I think one solution is to charge a fee that will be mid-range to the demographics of your clients. In other words, do not charge the "going rate" for your area, which can be as high as $60-$110+ per hour for a Masters Degree Level Counselor. Instead, set a lower fee that will be in range of more people without having to negotiate or use a sliding-scale. Of course this may mean that you cannot vacation in the Bahamas or drive a Porche :)

Then, for those clients who cannot afford the regular fee, you can either negotiate (ask them what they can afford) or develop a sliding-scale, but have a minimum fee set to something other than zero (even $5 per session could work as a minimum).

In particular hardship cases you can offer service pro bono (without any fee whatsoever), but be aware that even then there may be a value therapeutically of the client contributing to their own counseling by some sort of monetary commitment.

Because of the therapeutic issues involved, I think this is a better approach than offering services solely on a donation basis.

But, as Mary said to the men at the marriage feast in Cana, go ask Him and do as He tells you.

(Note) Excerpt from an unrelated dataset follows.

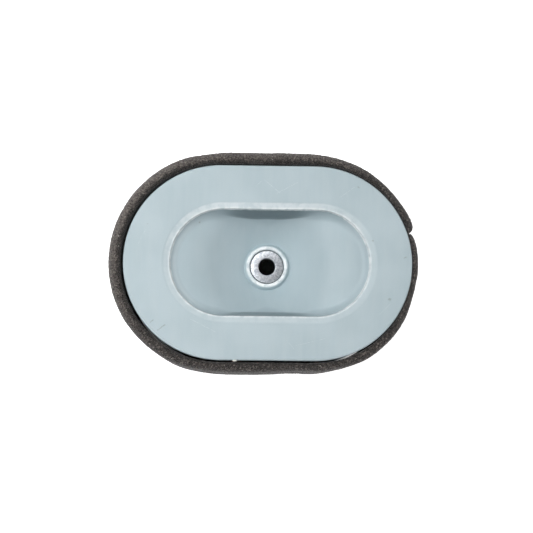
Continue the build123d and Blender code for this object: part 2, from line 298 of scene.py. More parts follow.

By the way, the counseling I do now is offered without charge or expectation of donation. But that is because the counseling I do now is deliverance counseling. I cannot charge or expect donations to help people find freedom from demonic harassment or oppression. Our ministry is supported by donations from the general public.

On the issue of standing up for the Faith personally and in your practice, this is something that you will have to settle in your own mind. You may have clients walk out the door because you will not counsel them to have an abortion, or will not counsel them to use contraceptives. You will have to allow them to walk out the door. This can be a hard thing to do.

Clients most often want to do what they want to do and are looking for validation from the counselor. This is a general truism anyway, it can be even moreso when we are talking about issues of Church teaching. You will have to stand firm and that may be hard for you to do, but you must do it.

By the way, one of the things you might want to do is to familiarize yourself with the totality of Church teaching (at least from the Catechism) so that you have a clear picture in your mind as to how to approach various issues in your practice from a Catholic worldview.

There will be issues in your practice, however, that cannot be answered by the Catechism. For example, some details about sexual practices in the marriage bed will not be found in the Catechism or in any other Church document. If you are unsure of anything, feel free to ask me. You do not have to ask on this forum, but may email me or call me on the phone. Consider it a professional courtesy.

We will be praying for you and for your success as a "Catholic" marriage and family counselor.